I assumed it was the Milky Spore, until the fall, when I read some Bird Watcher posts on a WV Yahoo Groups chat room, and discovered that No One in southern WV had seen any JBs... & it occurred to Dan & I that the hated late spring frost may have killed the beetle grubs!
We will know this spring...
The bottom line is that this last summer we had THE best garden ever! I put Cozy Coats & Tomato Cages around our tomatoes and set them out early, and we were rewarded with a bumper crop of tomatoes all summer- 8 different kinds! (The best were the cherry tomatoes which were literally as sweet as candy). . We had hot peppers out the wazoo, eggplants, okra, baby field greens, enough basil to make 8 quarts of pesto, and sweet corn what-to-die-for...
A garden is about dreaming and planning, as well as hoping & praying & weeding & digging & spraying, and so the dismally cold & gray winter is spent pouring over brightly colored Burpee & Park Seed catalogs (and websites), dog-earring the pages of the things you dream about seeing flower in the spring and harvesting in the fall...

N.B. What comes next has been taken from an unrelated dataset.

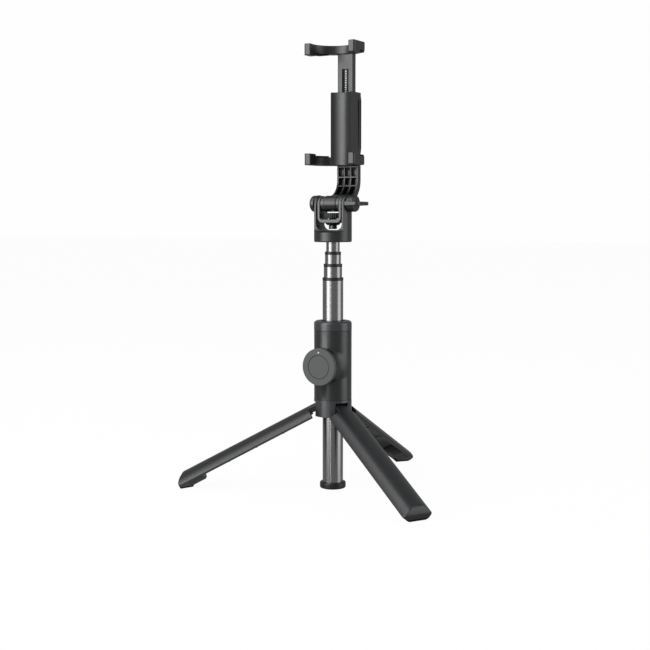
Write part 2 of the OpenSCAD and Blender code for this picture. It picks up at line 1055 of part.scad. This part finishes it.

We've learned in the last 5 years that some things just will NOT grow here- I've given up on petunias, for example- but that others do amazingly well- oregano & basil, for two. Last year I planted basil all over our property, and we had a Pesto Processing Party, freezing 8 quarts of what I call the "essence of summer". The marigolds, impatiens, & vinca did splendidly, too...
Back to the catalogs & dreams of spring.. and as Eva would say: "Vould you like a Gin & Tonic, Dahlink?"